Only 15 percent of Parent PLUS borrowers whose children began college in the 2011-12 school year had incomes below the federal poverty level, which was then $18,530 for a family of three, Baum found.

Meanwhile, 52 percent of the parental borrowers had incomes at least three times the poverty level, or $55,590 for a family of three, she said.

In addition, canceling the parental debt of all parents would favor white parents, and among them, wealthier ones, said Fishman.

In the 2015-16 academic year, 58 percent of Parent PLUS borrowers -- or those who’d have at least part of their loans forgiven -- were white. Only 19 percent were Black.

Among the white parents with loans, nearly half of them have incomes over $100,000, and 20 percent make more than $150,000, Fishman said.

A third of Black parent borrowers have an adjusted gross income of less than $30,000, while 10 percent made more than $110,000.

The disparity could point to differences in why white and Black parents borrow, Fishman said.

For Black and lower-income families, Fishman said “the PLUS loan has become a way for these families to access higher education.”

Because of the lax credit standards, the loans might be the only option for low-income families to borrow money for their children’s college education, she said.

But for white and upper-income parents, the reason they hold the loans could be based less on necessity, but they would still be canceled. After the loans were created in 1965 for low-income parents, middle-class and wealthier parents pushed in the 1970s for the program to be expanded to them because at the time they offered lower fixed rates.

“White families use it for more of its intended legislated purpose -- as access to liquidity at a fixed rate to cover unmet needs,” Fishman said.

There likely are differences in whether parents took out loans out of necessity or convenience, agreed Trellis’s Fletcher.

But it would be difficult to figure out where to draw the line so that debt relief would only go to those who couldn’t send their children to college without borrowing.

Biden, during the campaign, also said he supports canceling all tuition-related student debt for those making less than $125,000 who attended public institutions, historically Black colleges and universities, and other minority-serving institutions.

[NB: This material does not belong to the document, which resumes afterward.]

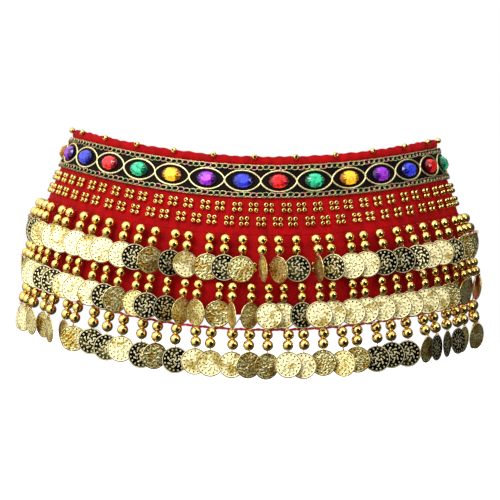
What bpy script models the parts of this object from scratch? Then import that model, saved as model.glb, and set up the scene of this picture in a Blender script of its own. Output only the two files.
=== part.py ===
"""Belly dance hip scarf, worn: a flared velvet band closed at the back, with a jewelled ribbon round its top
and three rows of strands, each of two beads and a coin, across the front and sides.

Units are metres, +Z is up and the front faces -Y. The origin is the middle of the waist opening, level with
the top edge at the sides. "turn" is the angle round the band, 0 at the front and positive to the wearer's
left (+X). "down" is measured from the top edge, "out" away from the cloth's outer face.
"""

import math

import bmesh
import bpy
import numpy as np
from mathutils import Vector

# Form of the worn band
TOP_HALF_WIDTH = 0.146
FLARE = 0.032
FLARE_DROP = 0.130
FLARE_POWER = 1.1
DEPTH_SHARE = 0.723
WAIST_DIP = 0.0207
SIDE_LIFT = 0.007
SIDE_SKEW = 0.0025
SEAM_TURN = math.radians(104)
SEAM_GAP = 0.0003

# Velvet wall, its rolled top edge and the lap that closes it at the back
VELVET = 0.0015
ROLL = 0.0011
ROLL_HEIGHT = 0.006
HEM = 0.122
LAP = 0.020
LAP_LIFT = 0.0036
LAP_EASE = 0.035
LAP_MARGIN = 0.013
PART_GAP = 0.0003
TAPE = {"inset": 0.004, "thick": 0.0012}

# Jewelled ribbon
RIBBON = {"top": 0.0065, "bottom": 0.0322, "thick": 0.001}
GEM = {"length": 0.0162, "height": 0.0114, "thick": 0.0042, "table": 0.55, "sides": 12}
GEM_PITCH = 0.0279
GEM_START = -0.0087
GEM_RUN = (-15, 14)
GEM_COLOURS = (
    ("blue", (0.03, 0.06, 0.55)),
    ("red", (0.75, 0.02, 0.03)),
    ("green", (0.03, 0.45, 0.25)),
    ("yellow", (0.95, 0.55, 0.02)),
    ("purple", (0.28, 0.04, 0.55)),
)

# Rows of strands. "stitch" is the lower edge of the strip they hang from; "turns" and "tilts" have a letter
# for each coin, from the wearer's right to the left.
ROWS = (
    {"name": "coins_row_1", "stitch": 0.0607, "upper": 0.0645, "lower": 0.0722, "coin": 0.0863,
     "bead": 0.0076, "pitch": 0.0132, "phase": 0.0,
     "turns": "FFFFFFFFFFFFFlllFFFERFErFFFFrFFFFFFFFF",
     "tilts": "ggdddgbbbbbbdgdbgdgggdgdbbdddbbdgggggg"},
    {"name": "coins_row_2", "stitch": 0.0974, "upper": 0.1011, "lower": 0.1082, "coin": 0.1223,
     "bead": 0.0070, "pitch": 0.0126, "phase": 2.0,
     "turns": "FFFFFFFFFFFFlrFlLRFELFFlFFFFFFFFFFlllllFF",
     "tilts": "ggggbbddbbbdggddgggggbbdbbbbbbbbbgggggggg"},
    {"name": "coins_row_3", "stitch": 0.1325, "upper": 0.1369, "lower": 0.1449, "coin": 0.1595,
     "bead": 0.0080, "pitch": 0.0140, "phase": 4.0,
     "turns": "FFFFrrRRFFFFFlFFFFllFFFrFFFFLLLllFFFF",
     "tilts": "ggbbgggggddbdgdbbbggbbgggdddgdddggggg"},
)
TURN_ANGLES = {"F": 0.0, "l": -24.0, "r": 24.0, "L": -48.0, "R": 48.0, "E": 72.0}
TILT_ANGLES = {"b": 8.0, "d": 0.0, "g": -5.0}
FACING = math.radians(30)
SPACING_SWAY = 0.0012
GOLDEN = 2.4
COIN = {"radius": 0.0103, "thick": 0.0007, "gap": 0.0005}
COIN_CLEAR = 0.0021
COIN_TRIES = [(share, 0.0011 * step) for share in (1.0, 0.8, 0.6, 0.4, 0.2, 0.0) for step in range(7)]
STRIP = {"height": 0.0018, "thick": 0.0008, "out": 0.0005, "root": 0.0014}
NET = {"rail": 0.0012, "out": -0.0011, "line": 0.0014}
NECK = 0.0007
BEAD_SQUARE = 0.75
BEAD_LEAN = (0.25, 0.65)
COIN_CHORDS = (-0.83, -0.36, 0.36, 0.86)

# The unit ring's arc length against turn, from which places round the band are read
RING_TURNS = np.linspace(-1.2 * math.pi, 1.2 * math.pi, 2401)
_steps = np.hypot(np.cos(RING_TURNS), DEPTH_SHARE * np.sin(RING_TURNS))
RING_ARCS = np.concatenate([[0.0], np.cumsum((_steps[1:] + _steps[:-1]) / 2 * np.diff(RING_TURNS))])
RING_ARCS -= np.interp(0.0, RING_TURNS, RING_ARCS)


def half_width(down):
    """The band's half width at this distance below its top edge."""
    share = min(max(down, 0.0) / FLARE_DROP, 1.0)
    return TOP_HALF_WIDTH + FLARE * math.sin(share * math.pi / 2) ** FLARE_POWER


def turn_at(arc, down):
    """The turn that lies this far round the band from the front, measured at this height."""
    return float(np.interp(arc / half_width(down), RING_ARCS, RING_TURNS))


def lap_lift(turn):
    """How far the right back stands out, where it lies over the left back."""
    full = math.pi - (LAP + LAP_MARGIN) / TOP_HALF_WIDTH
    ease = LAP_EASE / TOP_HALF_WIDTH
    share = min(max((-turn - full + ease) / ease, 0.0), 1.0)
    return LAP_LIFT * share * share * (3 - 2 * share)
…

However, David Kamin, who will be deputy director of the National Economic Council in the Biden administration, only mentioned the $10,000 debt cancellation idea when he described the president's economic plan to reporters last week.

In addition to holding more of the loans, families with higher incomes have larger amounts of debt.

On average, Baum said, those below the poverty line owed $18,891 each. Those making three times the poverty level had borrowed an average of $36,371 that would be canceled if larger amounts of debt are forgiven.

The difference is borne out in new College Scorecard data made available by the Education Department. The median amount of Parent PLUS debt held by lower-income Pell students was $9,500, but the figure was $17,000 for non-Pell students, said Robert Kelchen, associate professor of higher education at Seton Hall University.

At Seton Hall, for instance, Pell recipients had median Parent PLUS debt of $20,000, while those not receiving Pell had $39,545 in debt that would be forgiven.

“Parent PLUS debt is disproportionately held by wealthier families,” Kelchen said. Even with lax credit standards, “the adverse credit check limits how many lower-income families can qualify.” In addition, he said, “wealthier families are more willing to borrow more money because they feel more comfortable paying it back.”

However, advocates for widespread debt relief for people of all incomes push back on the idea that canceling debt would unfairly benefit those who are better off.

People shouldn’t have been made to be in so much debt in the first place, Johnson said. "There never should have been a system that costs so much that institutions are elitist and privileged," he said.

Wozniak said his parents certainly aren’t rich. They were ultimately able to repay their loans, but only because a relative left them an inheritance. If not, they might have had to work until their 70s, even with Wozniak and his sister helping with some of their other expenses.

Johnson said he plans to pay back the loan his mother took out for him. But he's not sure how many other parents will have their children take on their loans. It took him a year to find a full-time job as an affordable housing activist in Philadelphia. "I'm entering a job market that doesn't want me," he said.

“Calling student debt regressive because it would also include some white, wealthier families fails to understand the complexities of the crisis,” Hounanian said. Some borrowers might have higher incomes than others, but they’re still feeling the impacts of having had to borrow a lot of money to go to college, he said.

“These are people who are still living modest lifestyles, many struggling completely, because of the heavy burden of student debt,” he said.

He also repeated an argument pushed by Marshall Steinbaum, a University of Utah assistant economics professor, who disputes that debt cancellation is regressive. He has written that while higher-income people might benefit, canceling a certain amount of debt would mean more to lower-income people because it represents a greater percentage of their wealth.

“Borrowers and advocates know how powerful debt cancellation would be and how it will improve their lives. In a time of an unprecedented crisis, we cannot wait a second longer to provide as much relief for as many people as possible,” Hounanian said. “And we can't let technical discussions from D.C. think tanks prevent us from doing what is right.”